Our Discovery Process (approval process to become a franchisee) takes a minimum of two months. Given that the franchise program launched in September, no franchises or rights for stores have been sold at this time. We are offering an early adopter discount of 20 percent off the franchise fee for each franchise sold by June 21, 2012. Our 2012 goal is to have 30 franchising deals signed by the end of the year, one or two of those franchise units open and two to three additional corporate-owned units open in the Tampa Bay area.
FC: What advice can you give prospective franchisees on how to evaluate the overwhelming number of franchise opportunities available to them?
MJ: Recognizing the number of franchise opportunities that are available, I would suggest focusing on four key components when seeking a franchise: differentiation, demand, quality and support. A prospective franchisee must do a great deal of research and determine what makes the franchise
opportunity unique, the demand for the product or service and the experience and support provided by the franchisor.

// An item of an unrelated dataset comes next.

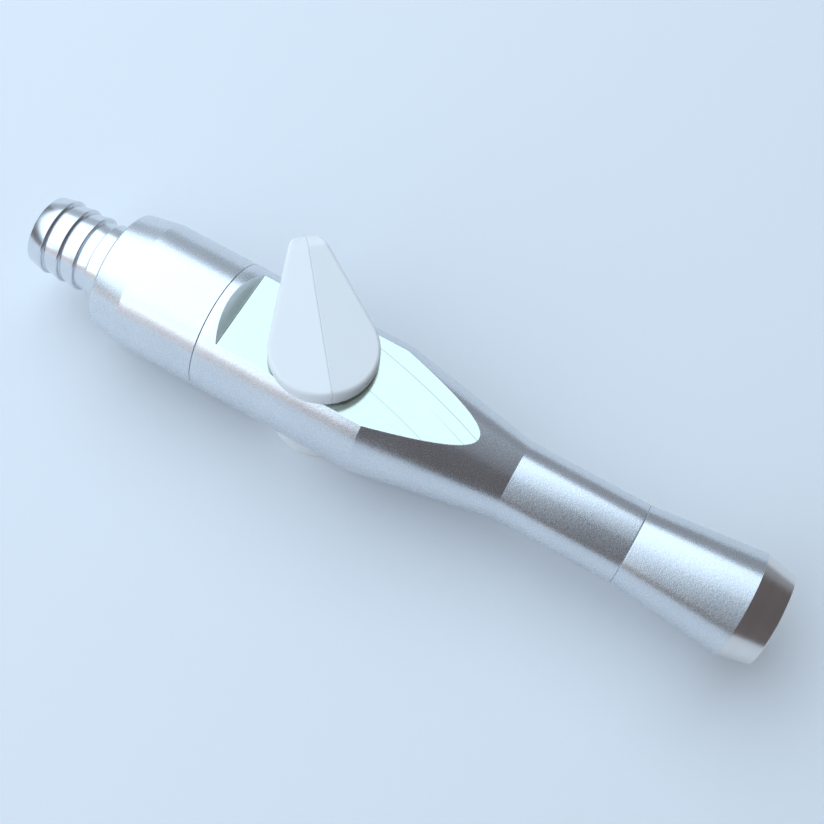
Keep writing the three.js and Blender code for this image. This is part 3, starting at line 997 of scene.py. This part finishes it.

FC: Finally, what advice can you offer new franchisees on how to increase their chances for
success in the restaurant business?
MJ: A new franchisee needs to be intimately involved in the day-to-day operations of his/her business, especially in the early years. Time and time again, I have seen the value of being an owner and operator. The benefits include better service, consistency, operations, controls, marketing and networking in the local community. Once a franchisee has a well-established system and stable, talented management team in place, he or she could be in a position to pull back somewhat from the daily operational tasks.